Gottlieb Wilhelm Rabener (17 September 1714 - 22 March 1771), was a German writer of prose satires and publicist of the Enlightenment. He was born at Wachau near Leipzig, and he died at Dresden.

In 1741 he made his debut as satirist in Schwabe's Belustigungen des Verstandes und Witzes, and was subsequently a contributor to the Bremer Beitrage. Rabener's satires are mainly levelled at the follies of the middle classes.

The papers which he published in the Bremer Beitrage were subsequently collected in a Sammlung satirischer Schriften (2 vols., 1751), to which two volumes were added in 1755.

Rabener is especially notorious for his parodic dissertation, Hinkmars von Repkow Noten Ohne Text, which levels a snide charge against the futility and bankruptcy of the practice of footnoting, by consisting entirely of footnotes itself. Rabener cavalierly claimed that since footnotes and endnotes seemed to have become the key to winning lasting authorial fame, he had accordingly composed his dissertation entirely in notes, and left it to others to produce the text he had annotated proleptically.

People like Dr. Benjamin Franklin & Thomas Paine were influenced by the Enlightenment, it could be said Rabener and other writers of his time were a driving force behind this movement.

He came to Dresden in 1753, lost most of his manuscripts during the Seven Year War, at the siege of Dresden by the Prussians in July 1760. But his complete works "Briefe" were published in 1772 by Christian Felix Weiße (1726-1804).
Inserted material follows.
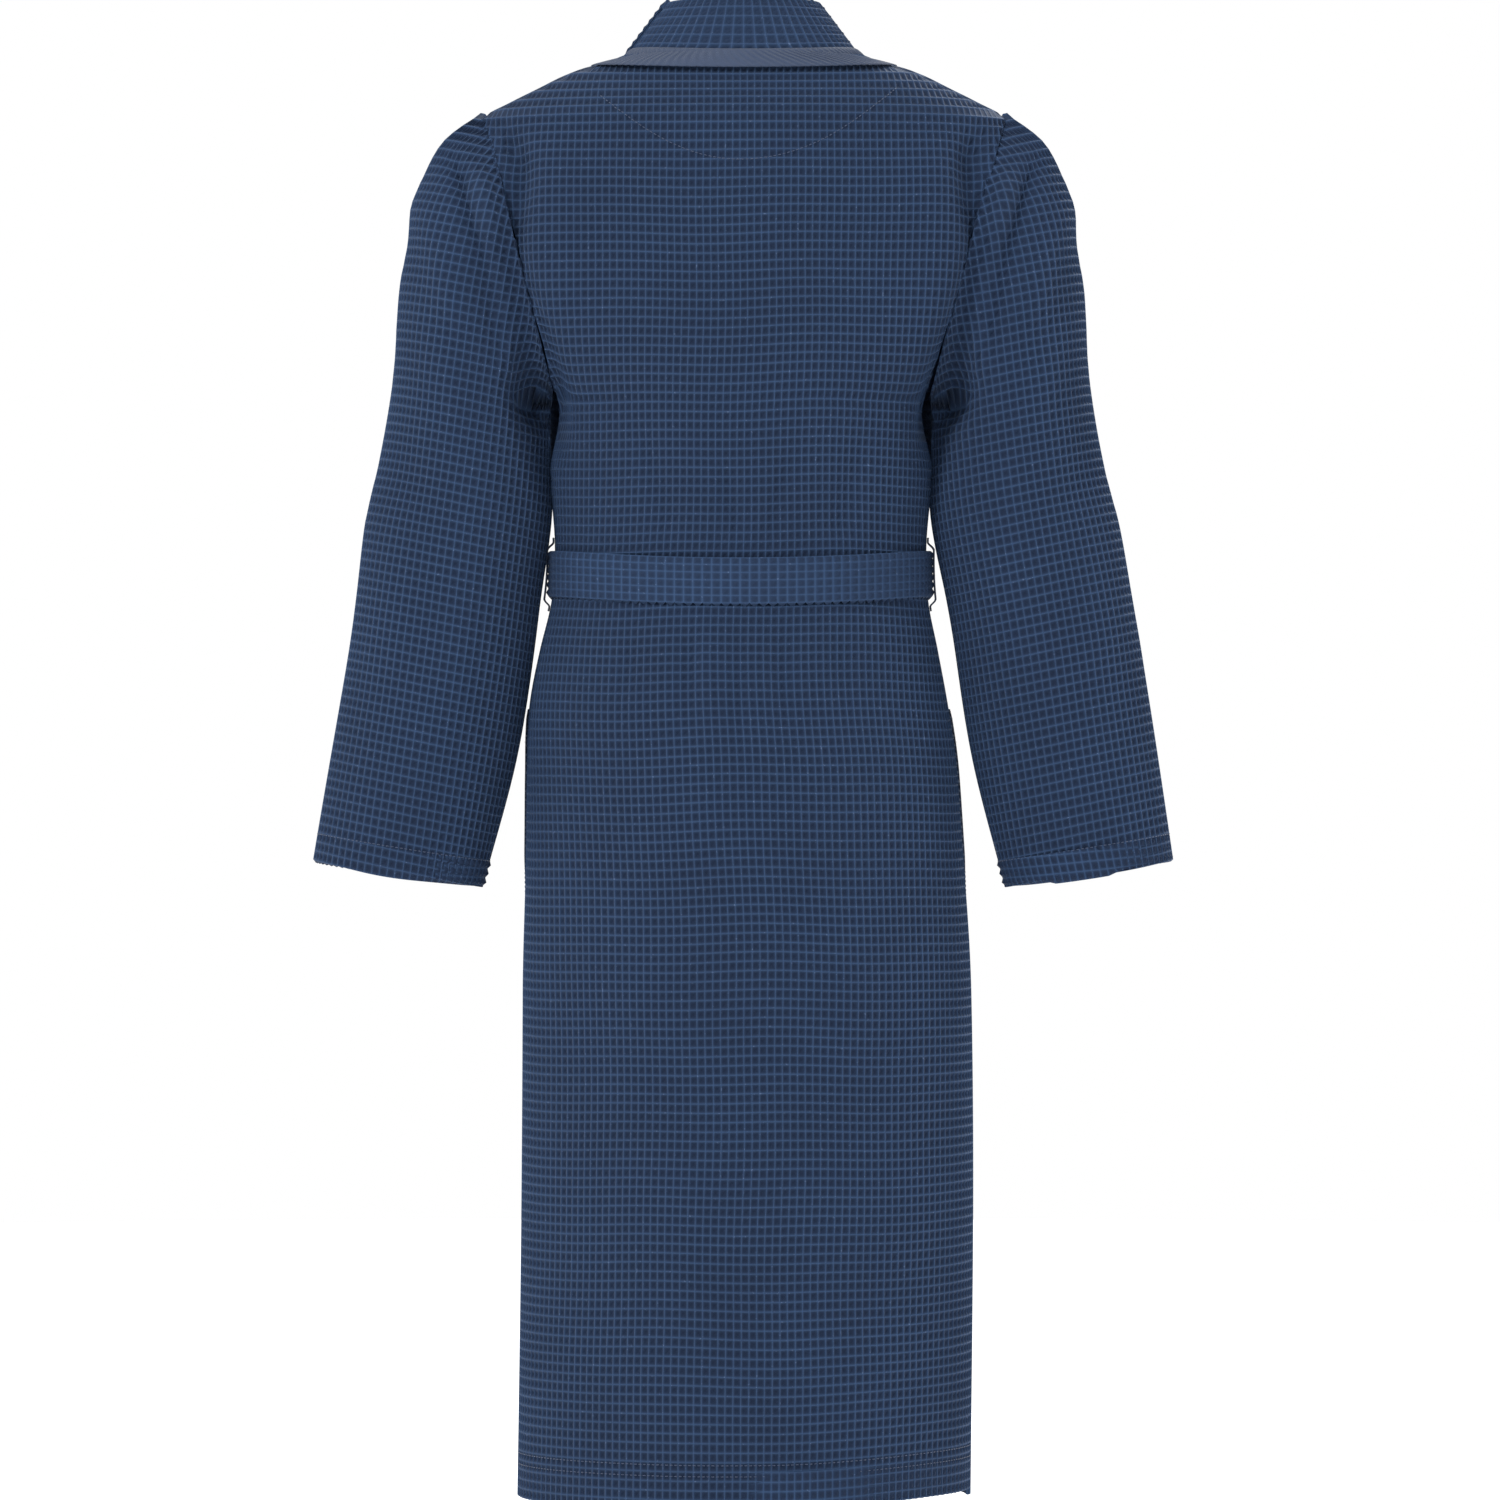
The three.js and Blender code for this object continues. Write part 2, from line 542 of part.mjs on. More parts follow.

By 1763 Rabener was promoted to the tax council in Dresden, he suffers his first stroke in 1767, a painting titled and dated verso,"Steuerralh Gottlieb Wilhelm Rabener," oil on canvas is created after his second stroke in 1769 now currently held in a private collection. Not much is known of his tax collecting for Frederick the Great or the last years before his death, but it seems the strokes could have been a factor.